* _What you should do_
Copy all of the material below exactly.

* _Data_
_ _ _ _

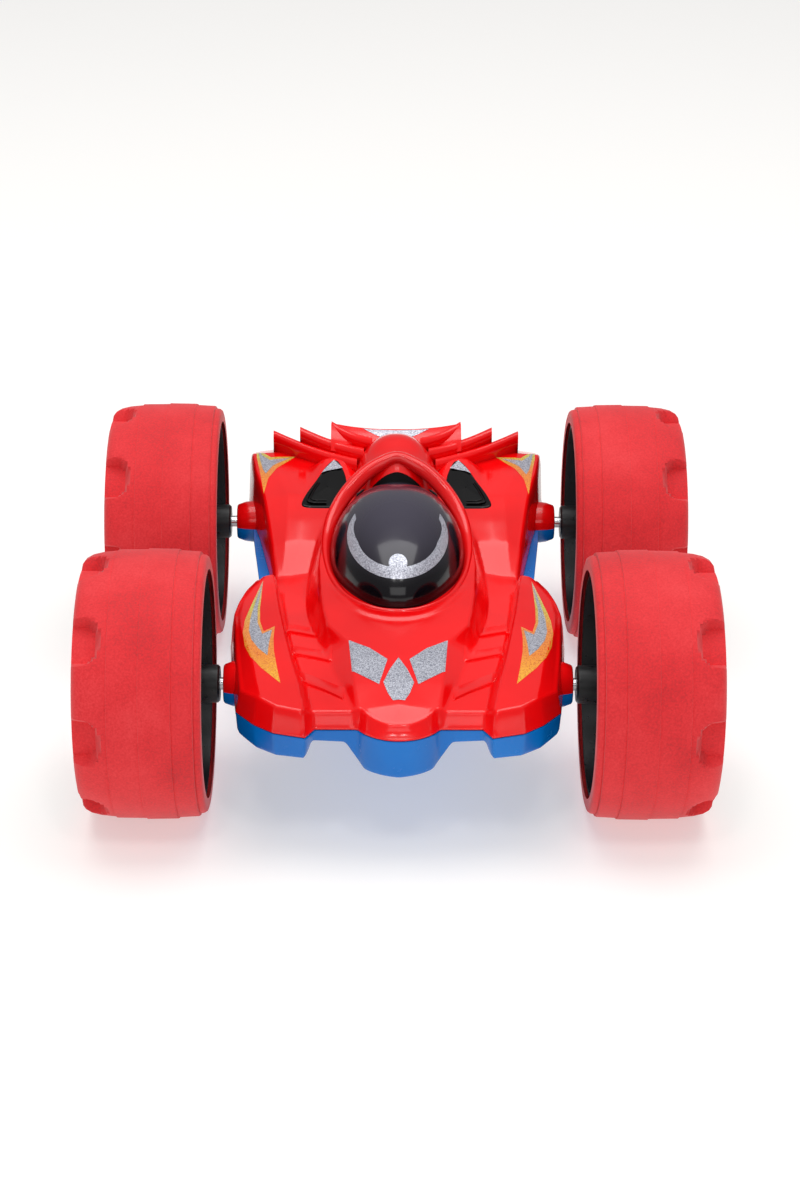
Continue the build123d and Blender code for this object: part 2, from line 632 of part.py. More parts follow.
with BuildPart() as battery_contacts:
    with Locations(*[(x, battery_y + battery_size[1] / 2 + 0.4, 20.0) for x in (-12, 12)]):
        Box(7, 0.8, 9)
    with Locations(*[(x, battery_y + battery_size[1] / 2 + 1.2, 20.0) for x in (-12, 12)]):
        Box(3, 0.8, 4)
save(battery_contacts, "battery_contacts")

with BuildPart() as battery_cover:
    with Locations((0, battery_y, floor_z + 0.2)):
        Box(battery_cover_size[0] - 0.6, battery_cover_size[1] - 0.6, 1.8, align=UPWARDS)
    with Locations((0, battery_y + 14, floor_z + 0.2)):
        Cylinder(1.4, 4, mode=Mode.SUBTRACT)
    with Locations(*[(0, battery_y - 10 + 3 * i, floor_z + 0.2) for i in range(4)]):
        Box(22, 1.0, 0.8, mode=Mode.SUBTRACT)
save(battery_cover, "battery_cover")

with BuildPart() as cover_screw:
    with Locations((0, battery_y + 14, floor_z + 0.2)):
        Cylinder(1.4, 1.8, align=UPWARDS)
    with Locations((0, battery_y + 14, floor_z + 0.2)):
        Box(2.2, 0.5, 1.0, mode=Mode.SUBTRACT)
        Box(0.5, 2.2, 1.0, mode=Mode.SUBTRACT)
save(cover_screw, "battery_cover_screw")

with BuildPart() as circuit_board:
    with Locations((0, battery_y, board_z)):
        Box(*board_size, align=UPWARDS)
save(circuit_board, "circuit_board")

with BuildPart() as control_chips:
    top = board_z + board_size[2]
    for x, y, length, width, height in (
        (-12, -20, 12, 9, 1.8), (8, -22, 6, 6, 1.6), (12, -6, 8, 5, 3.0), (-16, -2, 5, 5, 5.5),
    ):
        with Locations((x, y, top)):
            Box(length, width, height, align=UPWARDS)
save(control_chips, "control_chips")

with BuildPart() as power_switch:
    with Locations((*switch_centre, floor_top)):
        Box(8, 16, 6, align=UPWARDS)
    with Locations((*switch_centre, floor_top)):
        Box(4.2, 5 + switch_travel + 0.4, 2.4, align=UPWARDS, mode=Mode.SUBTRACT)
save(power_switch, "power_switch")

with BuildPart() as switch_knob:
    knob_y = switch_centre[1] - switch_travel / 2
    with Locations((switch_centre[0], knob_y, floor_z - 1.0)):
        Box(3.6, 5, floor_top + 2.1 - floor_z + 1.0, align=UPWARDS)
    for i in (-1.4, 0, 1.4):
        with Locations((switch_centre[0], knob_y + i, floor_z - 1.0)):
            Box(3.6, 0.5, 0.8, mode=Mode.SUBTRACT)
save(switch_knob, "power_switch_knob")

with BuildPart() as charge_socket:
    with Locations((*socket_centre, floor_z)):
        Cylinder(socket_r, floor_top - floor_z, align=UPWARDS)
    with Locations((*socket_centre, floor_top)):
        Box(9, 10, 9.5, align=UPWARDS)
    with Locations((*socket_centre, floor_z)):
        Cylinder(socket_bore_r, socket_bore_length, align=UPWARDS, mode=Mode.SUBTRACT)
save(charge_socket, "charge_socket")

with BuildPart() as shell_screws:
    with Locations(*[(x, y, screw_head_z) for x, y in SHELL_SCREWS]):
        Cylinder(screw_head_r, 1.8, align=DOWNWARDS)
        Cylinder(screw_r, screw_tip_z - screw_head_z, align=UPWARDS)
    with Locations(*[(x, y, screw_head_z - 1.8) for x, y in SHELL_SCREWS]):
        Box(3.4, 0.7, 2.0, mode=Mode.SUBTRACT)
        Box(0.7, 3.4, 2.0, mode=Mode.SUBTRACT)
save(shell_screws, "shell_screws")
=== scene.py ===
"""Looks of a double-sided radio-controlled stunt car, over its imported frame. Shapes are in millimetres."""
import json
from math import cos, pi, radians, sin, sqrt, tau

import bmesh
import bpy
import numpy as np
from mathutils import Matrix, Vector
from mathutils.geometry import delaunay_2d_cdt


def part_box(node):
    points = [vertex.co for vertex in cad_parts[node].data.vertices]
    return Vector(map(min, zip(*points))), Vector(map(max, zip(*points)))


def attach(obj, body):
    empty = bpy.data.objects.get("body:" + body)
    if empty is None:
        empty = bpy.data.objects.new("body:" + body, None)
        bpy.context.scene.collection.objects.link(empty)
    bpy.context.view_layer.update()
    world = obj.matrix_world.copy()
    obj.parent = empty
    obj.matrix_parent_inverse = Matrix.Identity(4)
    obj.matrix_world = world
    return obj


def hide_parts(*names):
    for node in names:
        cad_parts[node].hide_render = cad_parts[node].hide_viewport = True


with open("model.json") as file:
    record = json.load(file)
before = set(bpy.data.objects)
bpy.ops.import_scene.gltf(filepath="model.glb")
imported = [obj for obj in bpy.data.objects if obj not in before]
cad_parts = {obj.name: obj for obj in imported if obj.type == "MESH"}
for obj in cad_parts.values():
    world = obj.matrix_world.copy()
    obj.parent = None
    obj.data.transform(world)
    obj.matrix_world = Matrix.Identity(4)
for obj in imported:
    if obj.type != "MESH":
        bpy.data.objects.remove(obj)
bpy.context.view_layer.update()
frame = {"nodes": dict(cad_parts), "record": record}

MM = 0.001
CHASSIS = "chassis"
SIDES = {"left": -1, "right": 1}

# ------------------------------ sizes shared with the frame
tyre_low, tyre_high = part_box("tyre_front_left")
axle_z = (tyre_high[2] - tyre_low[2]) / 2 / MM
seam_z = axle_z  # the two shells part at axle height
wheel_width = (tyre_high[0] - tyre_low[0]) / MM
tyre_bore_r = 36.0
# Each end of the car: y of its axle line, then x of its wheels' middle and of its bosses' ends.
AXLES = {"front": (-65.0, 79.0, 54.8), "rear": (65.0, 82.0, 57.2)}
boss_inner = 44.0  # where the bosses start, inside the body
boss_root_r = 7.4
boss_tip_r = 6.0
bush_r = 3.2


# ------------------------------ mesh and material helpers
def make_object(name, verts, faces, look, smooth=True, scale=MM):
    """A mesh object from points in millimetres, or in the unit whose length in metres is the scale."""
    mesh = bpy.data.meshes.new(name)
    points = [tuple(float(c) * scale for c in v) for v in verts]
    mesh.from_pydata(points, [], [tuple(int(i) for i in f) for f in faces])
    mesh.validate()
    obj = bpy.data.objects.new(name, mesh)
    bpy.context.scene.collection.objects.link(obj)
    obj.data.materials.append(look)
    for polygon in mesh.polygons:
        polygon.use_smooth = smooth
    return obj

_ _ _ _

* _Finished answer_
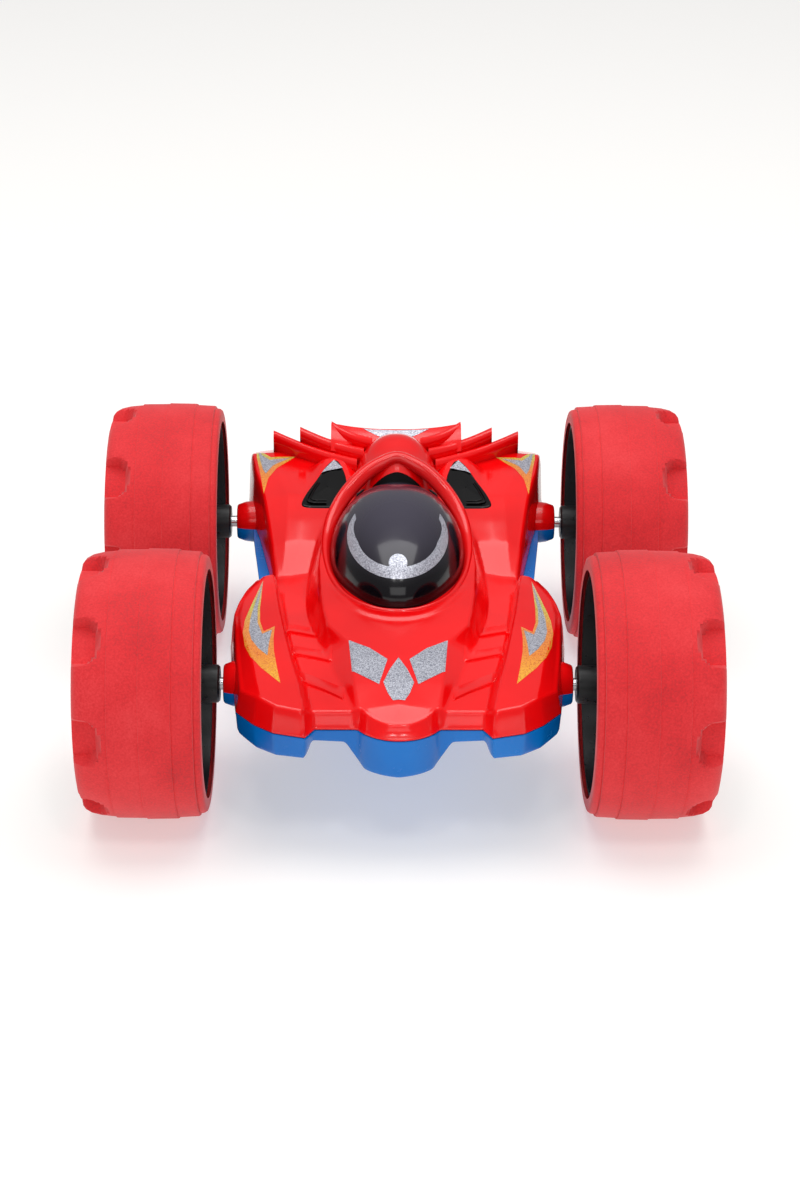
Continue the build123d and Blender code for this object: part 2, from line 632 of part.py. More parts follow.
with BuildPart() as battery_contacts:
    with Locations(*[(x, battery_y + battery_size[1] / 2 + 0.4, 20.0) for x in (-12, 12)]):
        Box(7, 0.8, 9)
    with Locations(*[(x, battery_y + battery_size[1] / 2 + 1.2, 20.0) for x in (-12, 12)]):
        Box(3, 0.8, 4)
save(battery_contacts, "battery_contacts")

with BuildPart() as battery_cover:
    with Locations((0, battery_y, floor_z + 0.2)):
        Box(battery_cover_size[0] - 0.6, battery_cover_size[1] - 0.6, 1.8, align=UPWARDS)
    with Locations((0, battery_y + 14, floor_z + 0.2)):
        Cylinder(1.4, 4, mode=Mode.SUBTRACT)
    with Locations(*[(0, battery_y - 10 + 3 * i, floor_z + 0.2) for i in range(4)]):
        Box(22, 1.0, 0.8, mode=Mode.SUBTRACT)
save(battery_cover, "battery_cover")

with BuildPart() as cover_screw:
    with Locations((0, battery_y + 14, floor_z + 0.2)):
        Cylinder(1.4, 1.8, align=UPWARDS)
    with Locations((0, battery_y + 14, floor_z + 0.2)):
        Box(2.2, 0.5, 1.0, mode=Mode.SUBTRACT)
        Box(0.5, 2.2, 1.0, mode=Mode.SUBTRACT)
save(cover_screw, "battery_cover_screw")

with BuildPart() as circuit_board:
    with Locations((0, battery_y, board_z)):
        Box(*board_size, align=UPWARDS)
save(circuit_board, "circuit_board")

with BuildPart() as control_chips:
    top = board_z + board_size[2]
    for x, y, length, width, height in (
        (-12, -20, 12, 9, 1.8), (8, -22, 6, 6, 1.6), (12, -6, 8, 5, 3.0), (-16, -2, 5, 5, 5.5),
    ):
        with Locations((x, y, top)):
            Box(length, width, height, align=UPWARDS)
save(control_chips, "control_chips")

with BuildPart() as power_switch:
    with Locations((*switch_centre, floor_top)):
        Box(8, 16, 6, align=UPWARDS)
    with Locations((*switch_centre, floor_top)):
        Box(4.2, 5 + switch_travel + 0.4, 2.4, align=UPWARDS, mode=Mode.SUBTRACT)
save(power_switch, "power_switch")

with BuildPart() as switch_knob:
    knob_y = switch_centre[1] - switch_travel / 2
    with Locations((switch_centre[0], knob_y, floor_z - 1.0)):
        Box(3.6, 5, floor_top + 2.1 - floor_z + 1.0, align=UPWARDS)
    for i in (-1.4, 0, 1.4):
        with Locations((switch_centre[0], knob_y + i, floor_z - 1.0)):
            Box(3.6, 0.5, 0.8, mode=Mode.SUBTRACT)
save(switch_knob, "power_switch_knob")

with BuildPart() as charge_socket:
    with Locations((*socket_centre, floor_z)):
        Cylinder(socket_r, floor_top - floor_z, align=UPWARDS)
    with Locations((*socket_centre, floor_top)):
        Box(9, 10, 9.5, align=UPWARDS)
    with Locations((*socket_centre, floor_z)):
        Cylinder(socket_bore_r, socket_bore_length, align=UPWARDS, mode=Mode.SUBTRACT)
save(charge_socket, "charge_socket")

with BuildPart() as shell_screws:
    with Locations(*[(x, y, screw_head_z) for x, y in SHELL_SCREWS]):
        Cylinder(screw_head_r, 1.8, align=DOWNWARDS)
        Cylinder(screw_r, screw_tip_z - screw_head_z, align=UPWARDS)
    with Locations(*[(x, y, screw_head_z - 1.8) for x, y in SHELL_SCREWS]):
        Box(3.4, 0.7, 2.0, mode=Mode.SUBTRACT)
        Box(0.7, 3.4, 2.0, mode=Mode.SUBTRACT)
save(shell_screws, "shell_screws")
=== scene.py ===
"""Looks of a double-sided radio-controlled stunt car, over its imported frame. Shapes are in millimetres."""
import json
from math import cos, pi, radians, sin, sqrt, tau

import bmesh
import bpy
import numpy as np
from mathutils import Matrix, Vector
from mathutils.geometry import delaunay_2d_cdt


def part_box(node):
    points = [vertex.co for vertex in cad_parts[node].data.vertices]
    return Vector(map(min, zip(*points))), Vector(map(max, zip(*points)))


def attach(obj, body):
    empty = bpy.data.objects.get("body:" + body)
    if empty is None:
        empty = bpy.data.objects.new("body:" + body, None)
        bpy.context.scene.collection.objects.link(empty)
    bpy.context.view_layer.update()
    world = obj.matrix_world.copy()
    obj.parent = empty
    obj.matrix_parent_inverse = Matrix.Identity(4)
    obj.matrix_world = world
    return obj


def hide_parts(*names):
    for node in names:
        cad_parts[node].hide_render = cad_parts[node].hide_viewport = True


with open("model.json") as file:
    record = json.load(file)
before = set(bpy.data.objects)
bpy.ops.import_scene.gltf(filepath="model.glb")
imported = [obj for obj in bpy.data.objects if obj not in before]
cad_parts = {obj.name: obj for obj in imported if obj.type == "MESH"}
for obj in cad_parts.values():
    world = obj.matrix_world.copy()
    obj.parent = None
    obj.data.transform(world)
    obj.matrix_world = Matrix.Identity(4)
for obj in imported:
    if obj.type != "MESH":
        bpy.data.objects.remove(obj)
bpy.context.view_layer.update()
frame = {"nodes": dict(cad_parts), "record": record}

MM = 0.001
CHASSIS = "chassis"
SIDES = {"left": -1, "right": 1}

# ------------------------------ sizes shared with the frame
tyre_low, tyre_high = part_box("tyre_front_left")
axle_z = (tyre_high[2] - tyre_low[2]) / 2 / MM
seam_z = axle_z  # the two shells part at axle height
wheel_width = (tyre_high[0] - tyre_low[0]) / MM
tyre_bore_r = 36.0
# Each end of the car: y of its axle line, then x of its wheels' middle and of its bosses' ends.
AXLES = {"front": (-65.0, 79.0, 54.8), "rear": (65.0, 82.0, 57.2)}
boss_inner = 44.0  # where the bosses start, inside the body
boss_root_r = 7.4
boss_tip_r = 6.0
bush_r = 3.2


# ------------------------------ mesh and material helpers
def make_object(name, verts, faces, look, smooth=True, scale=MM):
    """A mesh object from points in millimetres, or in the unit whose length in metres is the scale."""
    mesh = bpy.data.meshes.new(name)
    points = [tuple(float(c) * scale for c in v) for v in verts]
    mesh.from_pydata(points, [], [tuple(int(i) for i in f) for f in faces])
    mesh.validate()
    obj = bpy.data.objects.new(name, mesh)
    bpy.context.scene.collection.objects.link(obj)
    obj.data.materials.append(look)
    for polygon in mesh.polygons:
        polygon.use_smooth = smooth
    return obj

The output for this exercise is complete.